PvP Melee Combat (not in MVP)

Cheating

If we aren't doing rollback (and therefore the client doesn't have to have a 1:1 mirror of the simulation) then we do not care about detecting or preventing cheating. Having a pro-gamer level reaction time is less of a factor in combat than having good stats, so there's an upper-limit on how much of a problem cheaters are.

Network Rundown

  1. Attacking Client declares an attack and sends input to server
  2. Server forwards attack to all clients, which includes a tentative speculation of whether it will actually hit, where it will hit, how much damage it will do, and when it will hit based on the assumption that the defender will either not attempt to dodge, or will not dodge quickly enough
    1. If it takes the defender longer than X milliseconds to respond then they'll receive a direct/critical hit anyways so past that point it doesn't matter if you even try to dodge, the other clients can just assume that you didn't
  3. Defender receives attack and may or may not respond with a dodge input in time
  4. (optional) Server forwards dodge response to all clients
  5. Clients receive dodge response and can now be certain of what will happen, updating their animations accordingly

PvP Ranged Combat

Option A: Similar to melee

Ranged combat can be treated similar to melee combat, where the duration of the attack is a function of both how long it takes to aim the weapon and how long it would take the projectile to reach its target. This should be good enough for bows, slings, and throwing weapons, which don't allow you to instantly loose a projectile (holding a bow drawn is exhausting) so its not that bad to say that pointing at an enemy and shooting is something that can plausibly take >0.3s. You cannot draw a bow first and keep the arrow held, then choose an enemy, and like with melee you either can't cancel attacks or can't cancel by the time that other clients believe that an arrow has been loosed. This will work poorly with crossbows and especially with firearms, both of which don't have to be loaded immediately before firing and the latter has projectile speeds that are too fast to work well here. They can still be functionally implemented though, as the attack duration just represents your character taking the time to aim at a particular enemy.

Option B: No dodging

To speed up ping duration, we don't assume that the defender can plausibly dodge ranged attacks (at least from loaded crossbows/firearms). Thus the outcome of the attack can be canonically decided as soon as the server receives it. This will sometimes be frustrating for players (though usually realistic), but it can be mitigated via luck.

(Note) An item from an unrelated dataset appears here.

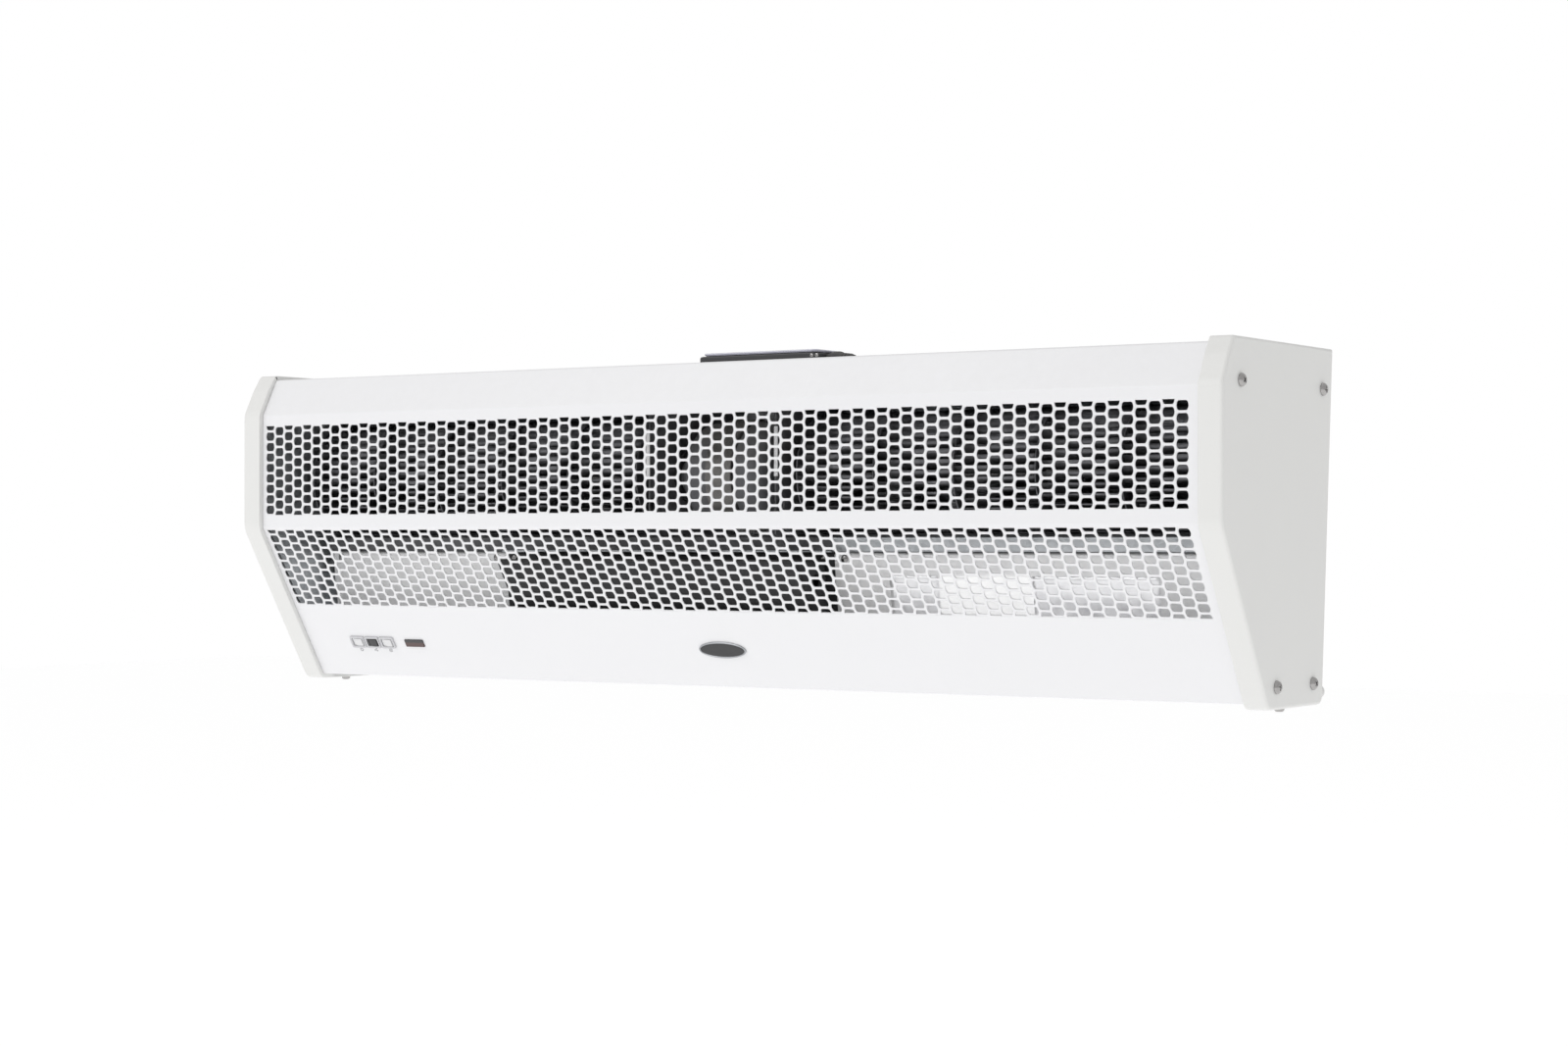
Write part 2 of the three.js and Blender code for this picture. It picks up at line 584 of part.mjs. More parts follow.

Option C: Simulate projectile collision

Avoiding projectiles now has nothing to do with a defense calculation and is entirely simulated via physics. The accuracy of the projectile doesn't determine whether it will hit, but rather whether it will hit given that the defender does not adjust their movement trajectory or primary animation. This will make long-distance combat better, as otherwise projectiles will have to track characters that change their course if the server has decided that they will hit. But it is more complicated, and if we aren't doing rollback it will lead to scenarios where the primary and secondary animations are out of sync and a projectile which appears to hit actually misses or vice versa. Therefore this is not planned for the MVP.